Samvel Darpinian, 41, told the court in Malabo that he does not know why he has been held in prison since March along with five other Armenian crew members and eight South Africans. Darpinian was the first of the arrested Armenians to take the stand. His testimony was presented by the government of Armenia as offering further proof of their innocence.

“The testimony once again showed that the Armenian pilots had nothing to do with any conspiracy,” Hamlet Gasparian, the spokesman for the Foreign Ministry in Yerevan, told RFE/RL.

The 14 foreign suspects are on trial alongside four Equato-Guineans, all accused of complicity in a plot to topple Obiang, who has been in power in the tiny, oil-rich central African country since 1979. Obiang announced their arrests on March 9. The arrests came days before some 70 men were detained when their plane stopped off in Zimbabwe, allegedly en route to Equatorial Guinea for the coup.

The Equato-Guinean attorney general has called for the death penalty for the alleged ringleader of the group on trial, South African Nick du Toit, and prison sentences of between 26 and 86 years for the other accused.. Du Toit is so far the only one of the 18 defendants to admit any involvement in a coup plot. Five other South African defendants denied playing any part in it.

“All of the South Africans have denied that the Armenian pilots have taken part in anything illegal,” said Gasparian, reiterating Yerevan’s calls for their liberation.

However, Attorney General Jose Olo Obono on Wednesday rejected claims that some of the 18 alleged coup-plotters are innocent. “They were all involved in this (coup) bid. The charge sheet resumes the level of involvement of each one of them point by point,” Olo Obono told AFP.

“My impression is that they simply want to change tactic and place all the blame on Nick du Toit,” he said.

The trial took a new twist Wednesday after the son of former British Prime Minister Margaret Thatcher was arrested in South Africa for allegedly bankrolling the putschists. Mark Thatcher, 51, a millionaire businessman, was arrested during a predawn raid at his home in the Cape Town suburb of Constantia for violating the Foreign Military Assistance Act banning mercenary activities.
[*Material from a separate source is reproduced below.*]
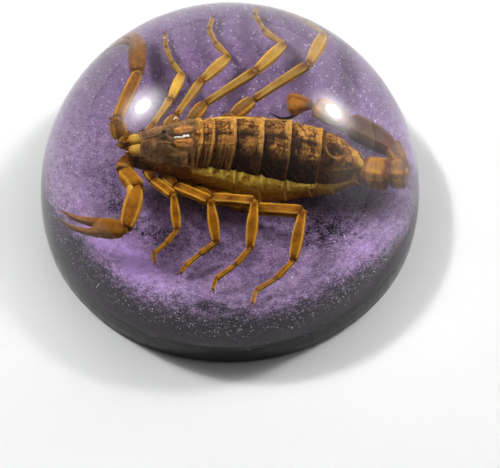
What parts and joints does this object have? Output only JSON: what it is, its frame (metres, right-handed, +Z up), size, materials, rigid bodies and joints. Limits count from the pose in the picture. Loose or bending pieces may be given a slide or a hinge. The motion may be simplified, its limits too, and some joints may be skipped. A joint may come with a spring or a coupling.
{
  "type": "scorpion resin dome paperweight",
  "caption": "Clear cast resin dome with a flat underside, holding a dried golden scorpion over a purple glitter layer and a gloss black base.",
  "frame": {"origin": "centre of the flat underside", "axes": "+Z up along the dome's axis; the scorpion's head points to -X and its left side faces -Y"},
  "size_m": [0.063, 0.063, 0.034],
  "materials": {
    "clear_resin": "polished clear cast resin",
    "purple_glitter": "fine purple and silver glitter in resin",
    "black_resin": "polished black cast resin",
    "scorpion_shell": "dried golden brown cuticle, satin, wetted by the resin"
  },
  "bodies": {
    "root": {"clear_dome": "clear_resin", "glitter_layer": "purple_glitter", "black_base": "black_resin"}
  },
  "joints": []
}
A German citizen arrested together with the Armenians and the South Africans died in detention shortly afterward, officially of cerebral malaria. But human rights groups say he was tortured to death.

According to Gasparian, no member of the Armenian flight crew of an Antonov-12 cargo plane has claimed to have been ill-treated in conversations with Armenian diplomats that have visited them in jail.